Distributed services cover a wide range of our everyday activities. Examples of such services include cloud storage, cryptocurrencies and collaborative editing, as well as concurrent software that governs modern multicore computers. All of these give rise to distributed systems. Reasoning about distributed systems, however, is notoriously difficult due to the many sources of uncertainty that can occur: varying execution speeds, unpredictable transmission delays and partial failures. The design and analysis of protocols and algorithms for distributed systems is, hence, a difficult and error-prone task.
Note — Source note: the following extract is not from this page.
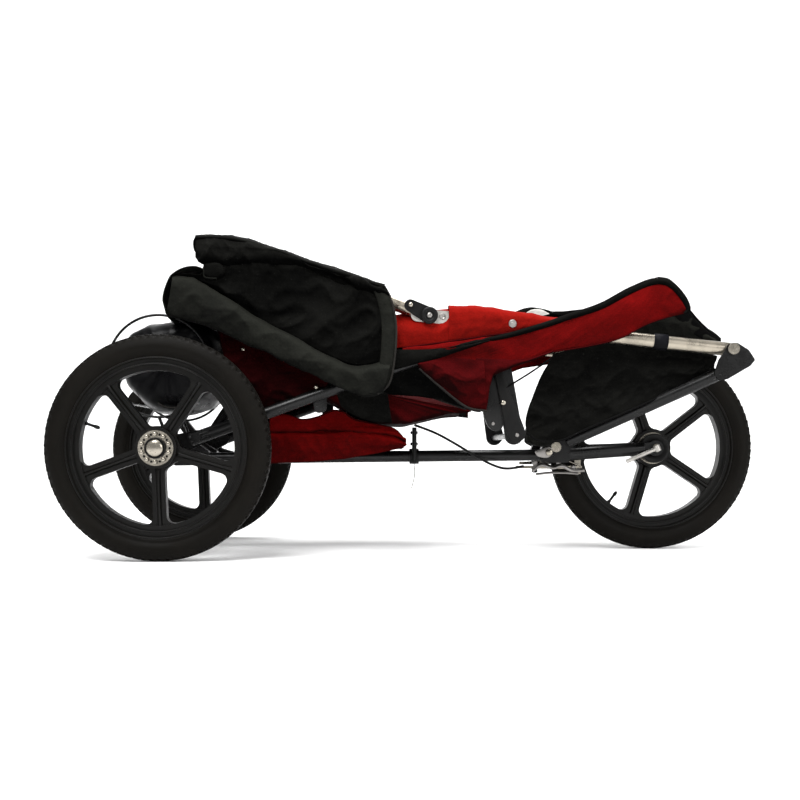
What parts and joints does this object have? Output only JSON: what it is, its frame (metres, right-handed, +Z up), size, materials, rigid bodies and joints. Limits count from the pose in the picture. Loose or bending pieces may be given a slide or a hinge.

Two approaches have proved to be successful in raising the level of abstraction in modeling, design, and analysis of distributed algorithms. These are the combinatorial topology approach and the epistemic (or knowledge-based) approach. Both approaches have evolved fairly independently for over more than three decades. Recently, researchers have started to combine the two approaches in productive ways. This is based on a duality between the Kripke models that underly epistemic reasoning and simplicial complexes, which are central to the analysis of distributed protocols using combinatorial topology. In addition, two variants of epistemic reasoning, the more traditional interpreted systems modelling, and dynamic epistemic logics, have each been more directly related to the topological approach. This makes a new level of abstraction possible allowing the mutual incorporation of the extensive results on distributed computing established independently by the two approaches.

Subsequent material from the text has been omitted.